KDrama Culture Alcohol Part II - Location

In a KDrama, the setting is sometimes more important than the story.  Where an event takes place can show a lot about a character.  Whether you are are alone crying in your beer, or partying with a bunch of your best-and-brightest, the correct watering hole will set the perfect tone.
“People who drink to drown their sorrows should be told that sorrow knows how to swim.”
– Ann Landers


Pojangmachas are one of the most prevalent locations in KDramas to drink.  CNN included p’machas as part of their Travel site: CNN's Guide to Pojangmachas!   In 2012, there were approximately 3,100 of them in Seoul alone.  There’s a reason for this: they offer cheap eats and lots of alcohol. (Just a quick side note: I only included the CNN P'macha link, but in that article there are also links to various makgeolli or mixed drink bars in Seoul, in case, yunno, you want to do further research.)
They come in several incarnations:
-          A large plastic tent attached to a food truck, with plastic blue tables and chairs. 
-          Outside an established restaurant along a sidewalk or pedestrian-only street.
-          Various fairs and temporary festivals

The food is usually quick and hot, including variations of stuff-on-a-stick and finger foods.  It’s a good place to get faced, sing the blues, and still have a few snacks made by the friendly ahjumma who runs it. It also can be good for a little drunken time with your girl, even if she doesn't know who you are.
It would probably be easier to name dramas that DON'T have a p'macha.  Hmm, saegueks and....saegueks.
Maybe because they didn't have plastics during the Joseon Dynasty?


Sing!  Drink!  Sing some more!!  Noraebangs or Korean karaoke bars show up in just about every television series, from romantic comedies to the finest melodrama.  It cannot be a slice of life without a slice of music! 
The alcohol in a KDrama noraebang tends to be a bit of everything: beer, wine, whiskey, punch, mixed drinks, and little finger foods like fruit.

In reality (at least in the States), some noraebangs allow patron to bring their own beer and wine, but not their own snacks.  Cost is $ 7 to $ 10 american per person per hour.

And, for the record, they had them in Korea waaaayyy before modern times.  This is a painting by the famed  Joseon artist Shin Yun Bok, (fictionally portrayed in the KDrama Painter of the Wind (2008)) shows that drunk people in groups are universal and across time!


Casual food shops such as soondae or ramyun shops are used, mainly to show a comfortable dining experience with the alcohol as a counterpoint.  A great example is found in Twinkle Twinkle (2011) where our OTP fall in love / break up / get back together at Song Soon-joon’s mother’s restaurant.  (Unfortunately I was unable to find screen shots for the show).
Scenes in restaurants like these from Harvest Villa (2010) and I Do I Do (2012) respectively, are usually more conversation than drinking, with the occasional swinging chopsticks added for emphasis.

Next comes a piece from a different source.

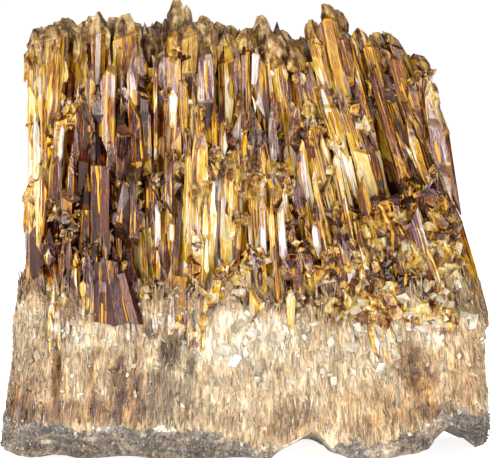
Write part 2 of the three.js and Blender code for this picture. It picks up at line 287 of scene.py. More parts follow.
def column_grid():
    """Number, foot, lean and radius of every place, in rows that are shifted by half a spacing in turn."""
    row, i = (a.ravel() for a in np.meshgrid(np.arange(ROWS), np.arange(PLACES_PER_ROW), indexing="ij"))
    number = row * 100 + i
    foot_x = -HALF_WIDTH + 4.4 + (i + (row % 2) / 2) * COLUMN_SPACING + spread(number, 6, 0.9)
    foot_y = -HALF_DEPTH + 3.4 + row * ROW_STEP + spread(number, 7, 0.8)
    lean_x = np.tan(np.radians(along(LEAN, foot_x) + spread(number, 8, 1.6)))
    lean_y = np.tan(np.radians(spread(number, 9, 1.2)))
    radius = COLUMN_SPACING * (0.55 + 0.15 * chance(number, 12))
    return number, foot_x, foot_y, lean_x, lean_y, radius


print("places for columns:", ROWS, "rows of", PLACES_PER_ROW)

# %% [markdown]
# The walk is done for all places and all heights at once, as one table of yes and no. Where the table
# turns from no to yes a column starts, and where it turns back the column ends.

# %% Walk up every place
def main_columns():
    """Rows of (number, foot x, foot y, lean x, lean y, radius, low, high, tip length)."""
    number, fx, fy, lx, ly, r = (a[:, None] for a in column_grid())
    z = np.arange(CRYSTAL_FOOT, TALLEST + 1)[None, :]
    x, y = fx + lx * (z - ROOT_HEIGHT), fy + ly * (z - ROOT_HEIGHT)
    back = np.maximum(0.2, 1 + 0.04 * (z - ROOT_HEIGHT) + spread(number, 31, 1.6))
    inside = (
        (x - 0.86 * r > along(LEFT_EDGE, z)) & (x + 0.86 * r < along(RIGHT_EDGE, z))
        & (y - r > front_recess(number, x, z) - HALF_DEPTH) & (y + r < HALF_DEPTH - back) & (z < TALLEST)
    )
    steps = np.diff(np.pad(inside.astype(int), ((0, 0), (1, 1))), axis=1)
    which, start = np.nonzero(steps == 1)
    stop = np.nonzero(steps == -1)[1]
    low, high = CRYSTAL_FOOT + start, CRYSTAL_FOOT + stop
    n, fx, fy, lx, ly, r = (a[which, 0] for a in (number, fx, fy, lx, ly, r))
    grown_to = along(CRYSTAL_TOPS, fx + lx * (76 - ROOT_HEIGHT)) - 0.1 * (fy + 10) + spread(n, 13, 2)
    top = np.minimum(high, grown_to)
    tip = np.where(high >= grown_to, r * (1.1 + chance(n, 14)), 0)
    keep = (high - low > np.where(low == CRYSTAL_FOOT, 8, 6)) & (top - low >= 6)
    return np.stack([n, fx, fy, lx, ly, r, low, top, tip], axis=1)[keep]


grid_columns = main_columns()
print("columns found:", len(grid_columns))

# %% [markdown]
# A few columns stand out from the crowd: the pair left of the middle, the leaning golden group and the
# shoulder on the right. Each is placed by its tip, in the same kind of row.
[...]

These locations usually have wooden tables, either Western height with chairs or Eastern height with cushions.  The food is served on plates or in bowls, and include banchan (small containers of various condiments to flavor the main course).  I can attest that the Korean beef in a place like this is excellent, thanks to BIG BANG and my online buddies who met me for the concert!.
It was a woman who drove me to drink, and I never had the courtesy to thank her for it."                                                           - W.C. Fields

                               TYPES OF KDRAMA LOCATIONS – GISAENG HOUSES

While sagueks don't have p'machas, they do have their drunken revelry moments. These are normally set at gisaeng houses.  Gisaengs were the equivalent of Japanese geishas; that is, a combination of prostitute and lounge act, combining beauty, music, grace, and makgeolli.
The entertainment areas were casual dining but with flair. Tables piled high with yummy tidbits and lots and lots of wine.  The gisaengs themselves were trained in musical instruments and dance.
Come to think of it, it does kind of compare to a noraebang with the exception of the post-party procedures.   (Hwan Tae Bum from Ojakgyo Brothers didn't understand the distinction, unfortunately).


One of the scarier places to drink alcohol is found in a KDramas formal dining room. For meeting the in-laws for the first time, to cementing a business deal, nothing says "Do Not Smile Inside The Door" better than this.  For some reason, a lot of them have a Japanese flair, with women dressed in obis serving the table. In the Que Sera Sera (2008) example below, the attendant is sitting against the back wall.
Food is usually plated, elaborate and tiny, usually recognizable seafood (such as lobster or shrimp) or beef.  Alcohol can include wine and hard liquors, but never soju or beer.

For many chaebol and celebrity characters, a formal dining room is the only place to propose or get some alone time with your significant other, or in the case of Shin-woo, keep waiting while her heart tumbles into someone else's hands.

So there you have it, a brief tour of the places we love to visit when our favorite characters (and villains) try to show that everyone has the right to drink and do silly and evil and romantic and loud things!!